Brief — Please write out the material that follows, exactly as it stands.

──────────

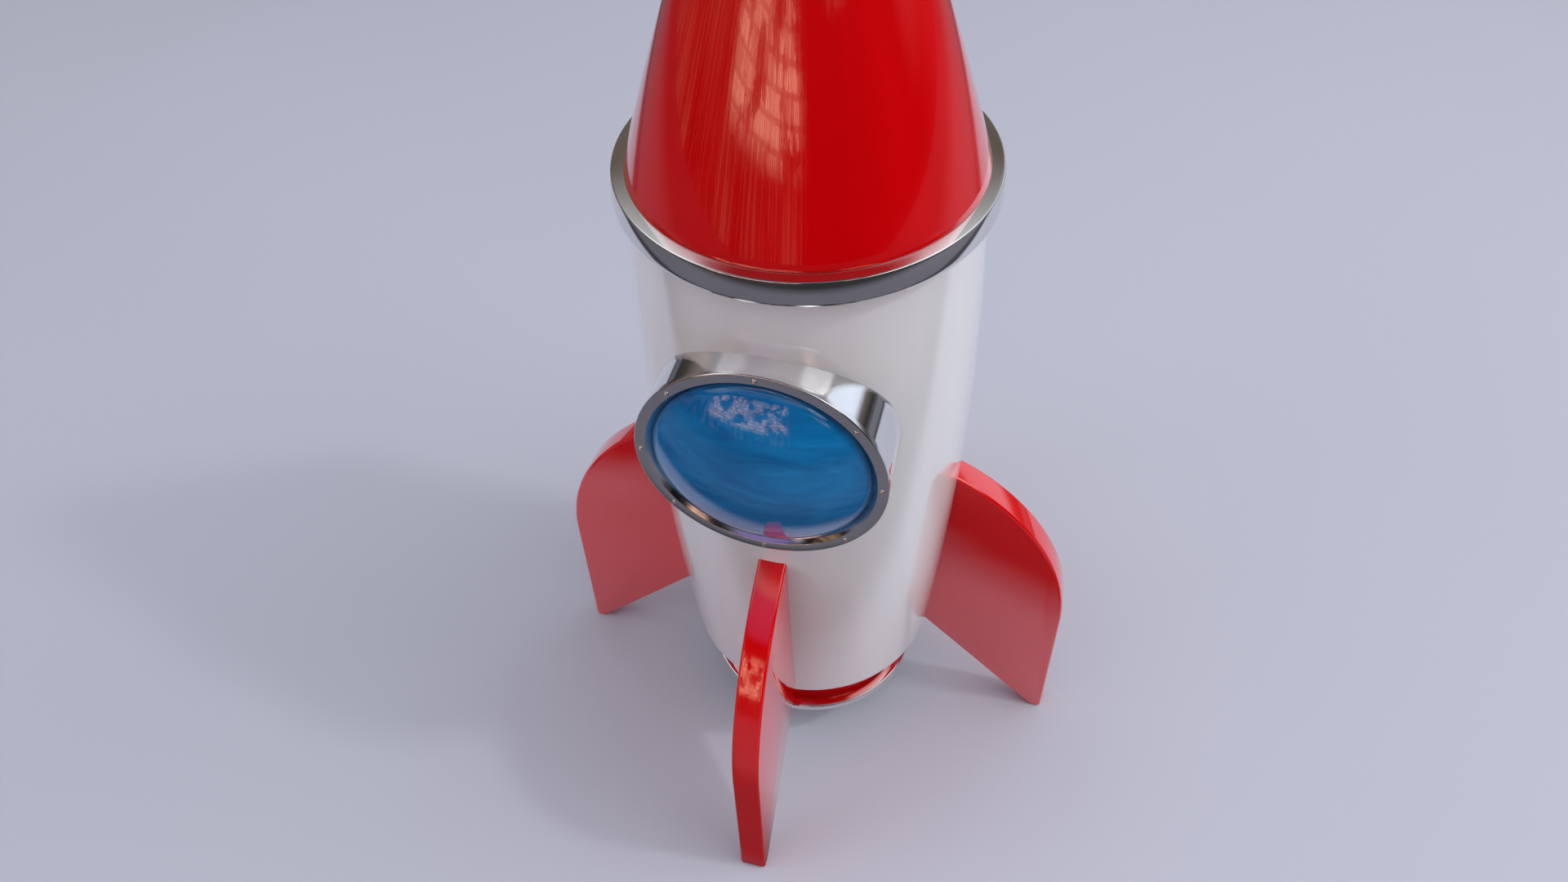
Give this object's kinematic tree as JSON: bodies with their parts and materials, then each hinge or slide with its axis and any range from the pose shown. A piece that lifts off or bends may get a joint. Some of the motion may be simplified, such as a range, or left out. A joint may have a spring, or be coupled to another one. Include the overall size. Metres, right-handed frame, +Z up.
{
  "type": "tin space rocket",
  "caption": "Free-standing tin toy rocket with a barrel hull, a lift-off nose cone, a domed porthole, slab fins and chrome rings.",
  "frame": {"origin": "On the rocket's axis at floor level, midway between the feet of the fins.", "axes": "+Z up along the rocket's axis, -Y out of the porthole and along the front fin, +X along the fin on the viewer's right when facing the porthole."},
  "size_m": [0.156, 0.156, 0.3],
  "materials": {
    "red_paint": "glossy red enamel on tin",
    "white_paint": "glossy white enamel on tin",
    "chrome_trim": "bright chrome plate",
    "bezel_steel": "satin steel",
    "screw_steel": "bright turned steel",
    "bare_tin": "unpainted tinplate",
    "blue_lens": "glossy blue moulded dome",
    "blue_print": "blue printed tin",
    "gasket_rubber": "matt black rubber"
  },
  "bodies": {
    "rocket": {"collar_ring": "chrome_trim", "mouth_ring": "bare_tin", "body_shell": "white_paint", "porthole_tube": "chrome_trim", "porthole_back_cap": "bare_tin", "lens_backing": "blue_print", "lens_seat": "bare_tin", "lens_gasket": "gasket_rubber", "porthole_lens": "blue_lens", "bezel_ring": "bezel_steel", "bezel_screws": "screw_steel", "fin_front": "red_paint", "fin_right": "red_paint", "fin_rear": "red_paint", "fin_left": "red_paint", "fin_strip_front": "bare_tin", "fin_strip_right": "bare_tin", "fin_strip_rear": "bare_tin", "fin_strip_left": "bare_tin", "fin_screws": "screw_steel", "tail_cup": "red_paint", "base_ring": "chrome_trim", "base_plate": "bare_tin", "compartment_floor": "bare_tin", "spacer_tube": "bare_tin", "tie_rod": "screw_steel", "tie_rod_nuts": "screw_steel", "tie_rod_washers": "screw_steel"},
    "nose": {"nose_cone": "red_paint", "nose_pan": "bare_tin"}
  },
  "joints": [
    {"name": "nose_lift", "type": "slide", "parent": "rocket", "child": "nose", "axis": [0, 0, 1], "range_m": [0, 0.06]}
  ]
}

──────────

Expected answer —
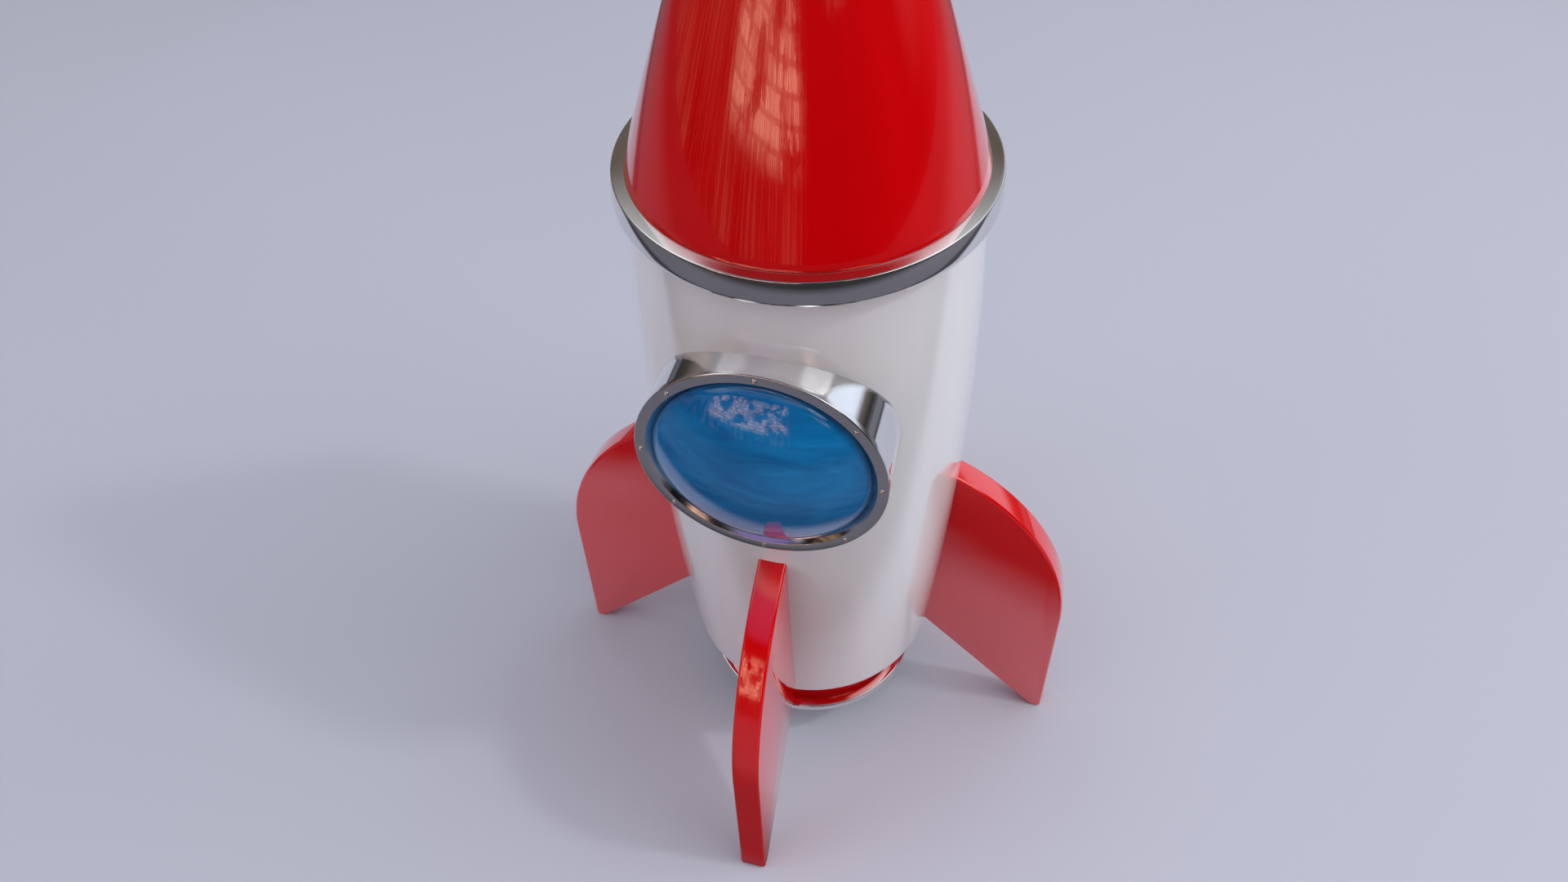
Give this object's kinematic tree as JSON: bodies with their parts and materials, then each hinge or slide with its axis and any range from the pose shown. A piece that lifts off or bends may get a joint. Some of the motion may be simplified, such as a range, or left out. A joint may have a spring, or be coupled to another one. Include the overall size. Metres, right-handed frame, +Z up.
{
  "type": "tin space rocket",
  "caption": "Free-standing tin toy rocket with a barrel hull, a lift-off nose cone, a domed porthole, slab fins and chrome rings.",
  "frame": {"origin": "On the rocket's axis at floor level, midway between the feet of the fins.", "axes": "+Z up along the rocket's axis, -Y out of the porthole and along the front fin, +X along the fin on the viewer's right when facing the porthole."},
  "size_m": [0.156, 0.156, 0.3],
  "materials": {
    "red_paint": "glossy red enamel on tin",
    "white_paint": "glossy white enamel on tin",
    "chrome_trim": "bright chrome plate",
    "bezel_steel": "satin steel",
    "screw_steel": "bright turned steel",
    "bare_tin": "unpainted tinplate",
    "blue_lens": "glossy blue moulded dome",
    "blue_print": "blue printed tin",
    "gasket_rubber": "matt black rubber"
  },
  "bodies": {
    "rocket": {"collar_ring": "chrome_trim", "mouth_ring": "bare_tin", "body_shell": "white_paint", "porthole_tube": "chrome_trim", "porthole_back_cap": "bare_tin", "lens_backing": "blue_print", "lens_seat": "bare_tin", "lens_gasket": "gasket_rubber", "porthole_lens": "blue_lens", "bezel_ring": "bezel_steel", "bezel_screws": "screw_steel", "fin_front": "red_paint", "fin_right": "red_paint", "fin_rear": "red_paint", "fin_left": "red_paint", "fin_strip_front": "bare_tin", "fin_strip_right": "bare_tin", "fin_strip_rear": "bare_tin", "fin_strip_left": "bare_tin", "fin_screws": "screw_steel", "tail_cup": "red_paint", "base_ring": "chrome_trim", "base_plate": "bare_tin", "compartment_floor": "bare_tin", "spacer_tube": "bare_tin", "tie_rod": "screw_steel", "tie_rod_nuts": "screw_steel", "tie_rod_washers": "screw_steel"},
    "nose": {"nose_cone": "red_paint", "nose_pan": "bare_tin"}
  },
  "joints": [
    {"name": "nose_lift", "type": "slide", "parent": "rocket", "child": "nose", "axis": [0, 0, 1], "range_m": [0, 0.06]}
  ]
}